Maguire goes to Paris in search of Osmani and finds Danielle, Osmani's wife. Maguire, of course, has a thing for Danielle, although he's still carrying a torch for his dead wife. Together with Danielle, Maguire travels to Morocco and Cairo and Peshawar in search of Osmani. Flashbacks become a regular feature as the story moves forward, supplying the mortar that binds together Maguire's unsteady life.

Like his alcoholism, Maguire's belief that his deceased wife still occupies the house they shared is an old and obvious device to depict the depths of Maguire's tormented soul, but Macdonald doesn't oversell those character traits. Maguire's fretting about his "addiction" to sex, on the other hand, becomes a little silly. Although he participates in too many angst-ridden conversations, Maguire is, for the most part, a well-conceived character, albeit overly reminiscent of the broken figures Graham Greene invented for his spy novels decades ago.

The Prisoner's Wife picks up momentum as it moves toward a surprising climax. Some aspects of the story Macdonald tells are less surprising -- they are, in fact, so familiar that much of the plot seems uninspired. The story is engaging but occasionally stretches the reader's capacity to suspend disbelief. It seems improbable that a blacklisted agent would so easily track a CIA captive as he is rendered from one secret prison to another. It is equally improbable that he would bring the detainee's wife on his dangerous mission, but pairing an aging spy with a young, beautiful woman is a standard feature of espionage stories and Macdonald makes it work despite its implausibility.
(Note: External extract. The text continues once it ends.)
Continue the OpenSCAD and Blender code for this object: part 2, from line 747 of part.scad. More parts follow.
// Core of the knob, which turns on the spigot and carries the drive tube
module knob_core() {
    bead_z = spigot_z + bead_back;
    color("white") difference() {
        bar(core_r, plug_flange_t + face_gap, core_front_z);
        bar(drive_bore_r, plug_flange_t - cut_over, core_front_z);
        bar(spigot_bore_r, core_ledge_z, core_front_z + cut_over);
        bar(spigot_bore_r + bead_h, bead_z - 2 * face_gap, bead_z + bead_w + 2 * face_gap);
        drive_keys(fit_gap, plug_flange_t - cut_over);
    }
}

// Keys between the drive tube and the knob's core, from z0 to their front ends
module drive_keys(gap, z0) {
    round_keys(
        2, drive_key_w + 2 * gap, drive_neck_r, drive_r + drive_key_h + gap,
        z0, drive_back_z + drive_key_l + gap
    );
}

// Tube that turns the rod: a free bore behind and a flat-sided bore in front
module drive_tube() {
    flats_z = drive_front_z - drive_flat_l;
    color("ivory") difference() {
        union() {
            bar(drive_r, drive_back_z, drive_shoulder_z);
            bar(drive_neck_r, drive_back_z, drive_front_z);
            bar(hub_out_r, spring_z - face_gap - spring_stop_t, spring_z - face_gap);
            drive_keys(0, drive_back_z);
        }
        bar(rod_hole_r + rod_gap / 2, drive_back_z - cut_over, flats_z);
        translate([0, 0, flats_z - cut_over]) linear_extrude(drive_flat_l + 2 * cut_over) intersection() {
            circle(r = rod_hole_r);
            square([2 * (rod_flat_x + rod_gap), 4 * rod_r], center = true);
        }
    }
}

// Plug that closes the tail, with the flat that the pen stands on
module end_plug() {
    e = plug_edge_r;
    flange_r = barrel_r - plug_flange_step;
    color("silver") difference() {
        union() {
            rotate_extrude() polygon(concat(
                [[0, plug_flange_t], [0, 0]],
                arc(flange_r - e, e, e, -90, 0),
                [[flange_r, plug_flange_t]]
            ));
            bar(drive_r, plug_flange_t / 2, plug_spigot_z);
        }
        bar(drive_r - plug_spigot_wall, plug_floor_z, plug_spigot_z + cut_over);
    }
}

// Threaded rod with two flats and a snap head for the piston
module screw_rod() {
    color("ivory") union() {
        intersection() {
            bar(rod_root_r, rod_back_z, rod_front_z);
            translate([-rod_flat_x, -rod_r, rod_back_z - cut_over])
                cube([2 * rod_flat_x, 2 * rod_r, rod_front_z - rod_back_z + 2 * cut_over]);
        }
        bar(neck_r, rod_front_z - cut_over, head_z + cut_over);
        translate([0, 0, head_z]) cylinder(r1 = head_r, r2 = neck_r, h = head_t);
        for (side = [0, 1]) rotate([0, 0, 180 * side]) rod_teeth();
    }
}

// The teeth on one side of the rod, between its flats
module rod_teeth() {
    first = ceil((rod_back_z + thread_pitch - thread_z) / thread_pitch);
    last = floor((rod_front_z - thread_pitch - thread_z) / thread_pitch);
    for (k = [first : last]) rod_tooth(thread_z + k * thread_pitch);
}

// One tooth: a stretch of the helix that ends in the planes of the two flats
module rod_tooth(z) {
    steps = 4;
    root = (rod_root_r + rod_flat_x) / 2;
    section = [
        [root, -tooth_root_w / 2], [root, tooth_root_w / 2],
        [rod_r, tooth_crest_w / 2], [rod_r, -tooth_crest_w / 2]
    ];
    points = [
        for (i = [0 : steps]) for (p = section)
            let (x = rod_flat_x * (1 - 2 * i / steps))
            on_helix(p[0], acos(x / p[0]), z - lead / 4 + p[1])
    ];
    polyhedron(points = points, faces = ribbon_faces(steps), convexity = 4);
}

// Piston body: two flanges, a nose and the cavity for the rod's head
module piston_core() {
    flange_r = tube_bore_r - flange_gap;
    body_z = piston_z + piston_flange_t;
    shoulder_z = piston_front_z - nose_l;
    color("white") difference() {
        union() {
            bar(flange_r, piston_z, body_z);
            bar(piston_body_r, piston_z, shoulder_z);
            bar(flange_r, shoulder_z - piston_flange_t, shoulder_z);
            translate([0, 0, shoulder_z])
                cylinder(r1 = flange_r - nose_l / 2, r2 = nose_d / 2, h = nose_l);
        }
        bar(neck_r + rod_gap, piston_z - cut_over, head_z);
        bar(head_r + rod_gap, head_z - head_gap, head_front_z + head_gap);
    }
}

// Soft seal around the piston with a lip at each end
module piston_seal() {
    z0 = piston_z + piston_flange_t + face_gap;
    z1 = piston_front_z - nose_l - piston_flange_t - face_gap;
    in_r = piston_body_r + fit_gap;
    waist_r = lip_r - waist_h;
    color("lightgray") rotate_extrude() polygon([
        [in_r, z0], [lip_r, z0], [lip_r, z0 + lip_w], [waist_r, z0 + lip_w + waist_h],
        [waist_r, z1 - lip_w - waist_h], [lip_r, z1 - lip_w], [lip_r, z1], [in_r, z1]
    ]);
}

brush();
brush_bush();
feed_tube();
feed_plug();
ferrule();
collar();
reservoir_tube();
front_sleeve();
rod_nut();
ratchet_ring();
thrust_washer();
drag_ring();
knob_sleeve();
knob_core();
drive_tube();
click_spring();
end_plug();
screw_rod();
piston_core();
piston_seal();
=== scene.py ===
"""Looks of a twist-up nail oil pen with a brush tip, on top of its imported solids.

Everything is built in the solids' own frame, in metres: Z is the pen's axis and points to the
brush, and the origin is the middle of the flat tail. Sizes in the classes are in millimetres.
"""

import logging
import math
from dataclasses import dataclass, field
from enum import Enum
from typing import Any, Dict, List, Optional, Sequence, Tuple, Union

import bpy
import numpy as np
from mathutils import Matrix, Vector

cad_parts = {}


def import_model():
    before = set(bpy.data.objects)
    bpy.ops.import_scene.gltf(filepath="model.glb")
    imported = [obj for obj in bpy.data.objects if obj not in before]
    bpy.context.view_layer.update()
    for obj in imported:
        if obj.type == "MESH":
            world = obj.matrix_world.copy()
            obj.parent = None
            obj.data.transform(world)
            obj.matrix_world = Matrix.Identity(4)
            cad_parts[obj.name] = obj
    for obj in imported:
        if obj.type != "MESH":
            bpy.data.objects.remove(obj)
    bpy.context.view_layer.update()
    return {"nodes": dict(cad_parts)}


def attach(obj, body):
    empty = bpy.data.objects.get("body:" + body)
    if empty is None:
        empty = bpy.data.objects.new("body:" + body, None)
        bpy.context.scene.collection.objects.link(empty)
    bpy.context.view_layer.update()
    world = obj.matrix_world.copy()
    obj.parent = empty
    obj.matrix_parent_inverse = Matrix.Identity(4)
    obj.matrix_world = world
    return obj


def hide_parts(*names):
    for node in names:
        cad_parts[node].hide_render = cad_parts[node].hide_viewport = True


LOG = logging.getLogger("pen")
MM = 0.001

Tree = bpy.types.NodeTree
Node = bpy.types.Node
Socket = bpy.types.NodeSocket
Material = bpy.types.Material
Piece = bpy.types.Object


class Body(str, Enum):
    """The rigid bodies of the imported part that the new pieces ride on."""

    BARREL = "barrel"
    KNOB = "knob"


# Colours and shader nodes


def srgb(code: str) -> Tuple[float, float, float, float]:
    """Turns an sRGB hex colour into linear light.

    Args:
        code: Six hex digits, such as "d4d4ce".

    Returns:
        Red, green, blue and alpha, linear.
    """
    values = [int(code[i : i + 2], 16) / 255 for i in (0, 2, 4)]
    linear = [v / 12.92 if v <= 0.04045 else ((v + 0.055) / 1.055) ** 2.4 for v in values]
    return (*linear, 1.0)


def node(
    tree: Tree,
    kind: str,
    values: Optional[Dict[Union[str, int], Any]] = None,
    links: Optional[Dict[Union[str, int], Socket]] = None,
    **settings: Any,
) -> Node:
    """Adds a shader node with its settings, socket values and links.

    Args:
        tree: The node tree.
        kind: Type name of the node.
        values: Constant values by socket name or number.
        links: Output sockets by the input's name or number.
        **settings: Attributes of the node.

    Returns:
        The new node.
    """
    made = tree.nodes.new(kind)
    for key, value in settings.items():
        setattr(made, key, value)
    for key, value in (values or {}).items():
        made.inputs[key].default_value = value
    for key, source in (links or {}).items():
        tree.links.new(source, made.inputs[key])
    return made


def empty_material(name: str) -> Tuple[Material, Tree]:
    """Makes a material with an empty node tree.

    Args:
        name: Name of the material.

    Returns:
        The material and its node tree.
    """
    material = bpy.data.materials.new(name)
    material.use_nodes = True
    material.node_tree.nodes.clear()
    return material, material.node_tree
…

Besides, she's integral to the story (as beautiful women always are in novels like this).

There are shades of noir in Macdonald's understated prose. Dialog is sharp. Macdonald has a tendency to overuse certain phrases (heavy people move "with surprising speed") but not so often as to become annoying. The plot takes a more accurate view of global politics (as well as inter- and intra-agency politics) than many thrillers manage. Readers who prefer a less jaded view of the American intelligence community, those who don't believe that intelligence analysts were subject to political manipulation post-9/11, those who look for clear distinctions between the good guys and the bad guys, and those who want to believe that the United States never errs, might want to find their reading pleasure in authors who are less grounded in reality. I found it refreshing to read a nuanced novel about terrorism that didn't feature a former Ranger single-handedly saving the nation from cartoonish evildoers.

Macdonald is no Graham Greene, but he is a welcome addition to the ever-expanding field of British spy novelists. The Prisoner's Wife is an intense, entertaining novel in the Greene tradition of dark, morally ambiguous spy stories.